Wolfram Alpha will only do what it’s programmers have told it to do. And that is why it will fail.
try “consumption in usa”
I had the same experiences as mk and concur generally
What’s the point of an excessively reductionist search engine that attempts to encapsulate broad, nuanced and detailed concepts into a few words? They should stick to mathematics and leave social science to the social scientists. You can’t reduce things like “industrial revolution” down to a formula that returns certain results. This is foolish…oh, wait, isn’t that what economics purports to do?
It sounds like I should wait for Wolfram Beta.
For those saying that WA can’t do this, or can’t do that: I remember feeling the same way about Google and other search engines 10 or even 5 years ago.

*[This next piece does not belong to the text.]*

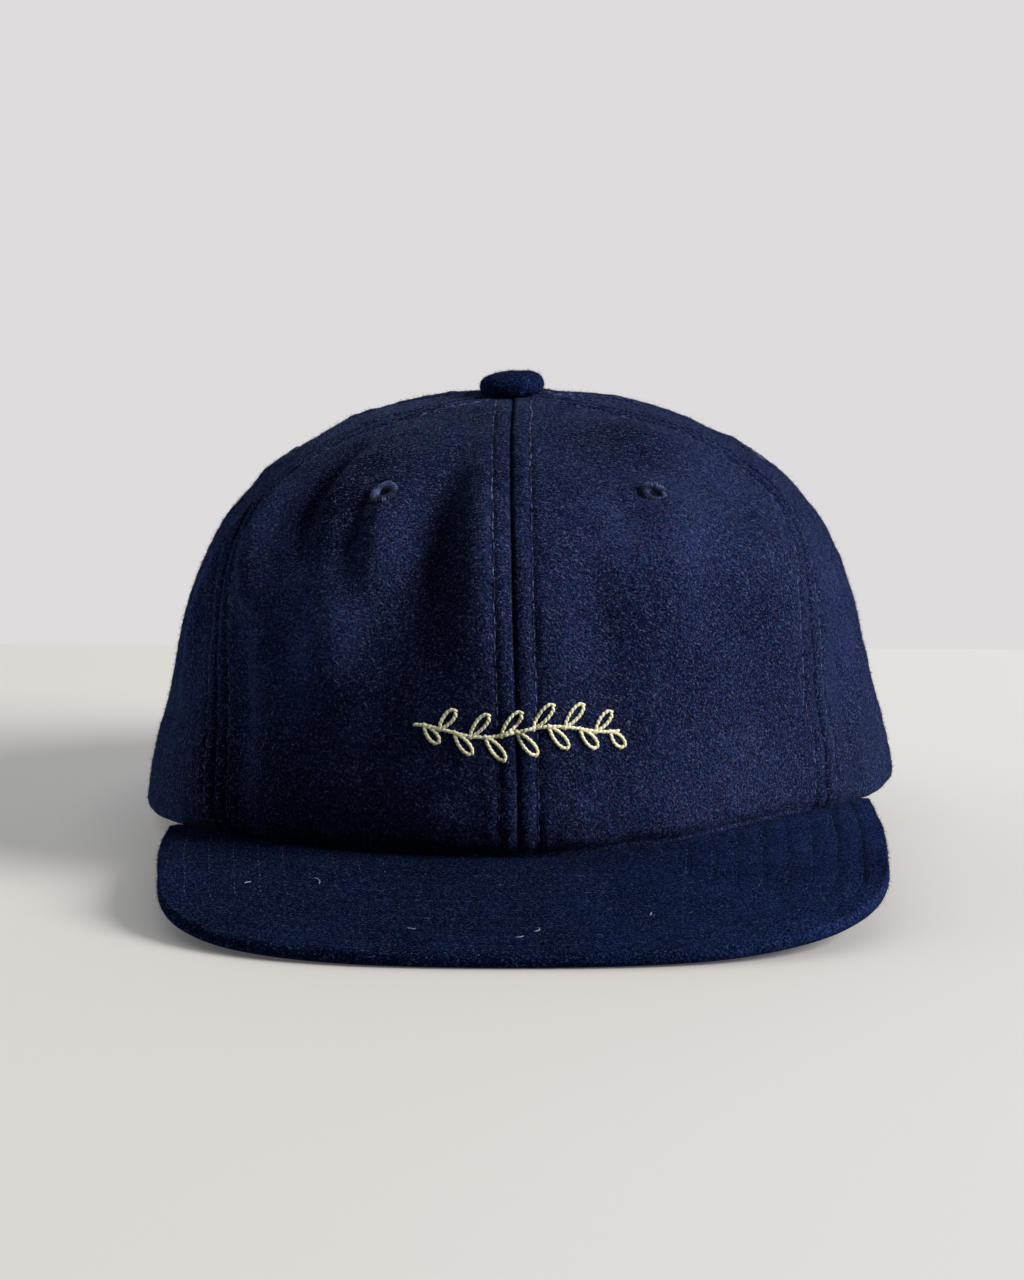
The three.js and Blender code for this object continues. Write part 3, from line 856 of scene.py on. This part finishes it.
def work_eyelet(panel, azimuth, share, seed):
    sides = COLUMNS_PER_THREAD * THREADS
    ring = add(bpy.ops.mesh.primitive_torus_add, "eyelet_" + panel, major_radius=TORUS_RADIUS,
               minor_radius=0.5, major_segments=sides, minor_segments=len(EYELET_SECTION))
    x, y, z = read_points(ring).T
    turn = np.arctan2(y, x)
    round_tube = np.arctan2(z, np.hypot(x, y) - TORUS_RADIUS) / (2 * np.pi)
    section = np.round(round_tube * len(EYELET_SECTION)).astype(int)
    radius, height = EYELET_SECTION[section % len(EYELET_SECTION)].T
    thread = np.round(turn / (2 * np.pi) * sides).astype(int) % sides // COLUMNS_PER_THREAD
    within = np.abs((turn / (2 * np.pi) * THREADS + 0.4) % 1 - 0.5) * 2
    random = np.random.default_rng(seed)
    reach = random.normal(0, 0.3, THREADS)[thread] * np.clip((radius - 2) / 1.5, 0, 1) * (height > -0.1)
    swell = np.where(height > -0.4, 0.34 * np.sqrt(np.clip(1 - within ** 2, 0, 1)) - 0.14, 0)
    tall = random.normal(0, 0.1, THREADS)[thread] * (height > 0.1)
    radius = radius + reach + swell * (radius - 2.4) / 2
    height = height + swell + tall
    outward = crown_outward(azimuth, share)
    right = unit(np.cross([0, 0, 1], outward))
    up = np.cross(outward, right)
    middle = crown_point(azimuth, share) + outward * (soft_marks(azimuth, share, FOLDS) - 0.2)
    pinch = 1 - 0.4 * np.clip((2.3 - radius) / 1.1, 0, 1)
    slit = np.radians(SLIT_TURN)
    long_way, short_way = radius * np.cos(turn - slit), radius * np.sin(turn - slit) * pinch
    across = long_way * np.cos(slit) - short_way * np.sin(slit)
    along = (long_way * np.sin(slit) + short_way * np.cos(slit)) * EYELET_STRETCH
    place_points(ring, middle + across[:, None] * right + along[:, None] * up + height[:, None] * outward)
    finish_piece(ring, eyelet_thread)
    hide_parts(panel.replace("_", "_eyelet_"))
    print(ring.name, len(ring.data.polygons), "faces")


for seed, (panel, spot) in enumerate(EYELETS.items()):
    work_eyelet(panel, *spot, seed)

# %% [markdown]
# ## The brim
#
# The brim is a stiff board between two layers of wool, sewn through in rows that follow its edge,
# with its inner margin tucked under the front of the crown. One grid wraps round the whole section:
# over the top, round the soft edge and back below. Its two long sides meet at the tucked margin and
# are merged, and the narrow ends are closed with a face.

# %% Work out the brim's section
BRIM_HALF_WIDTH = 87.4
BRIM_WIDEST = -107.8
BRIM_SQUARENESS = 2.57
BRIM_THICKNESS = 3.8
BRIM_END_AZIMUTH = 64.0
BRIM_END_WIDTH = 1.5
BRIM_TUCK = 5.5
BRIM_FRONT_PART = 0.8
BRIM_BULGE = 1.2
# along the brim's outline: where its ends taper, and by how much
TAPER_START = 0.93
TAPER = 0.6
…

But now they *can* do a lot of the things that they couldn’t do back then. Time, engineering and research effort, and accumulated search and user experience data may improve things dramatically. However, if the last 5 years are any predictor: it will be Google, not Wolfram Research, that develops and distributes the successful version.
Ugh, it can’t tell me anything in response to “what is the farthest object in the Universe?”
what if i ask it to compute the last digit of pi?
Billare,
I think GDP per capita is more relevant. You get roughly the same graph, but recall that the EU’s GDP and growth will fluctuate wildly based on *who is in the EU.* The US’s dynamics would change quite a bit if suddenly we joined up with Mexico and Canada.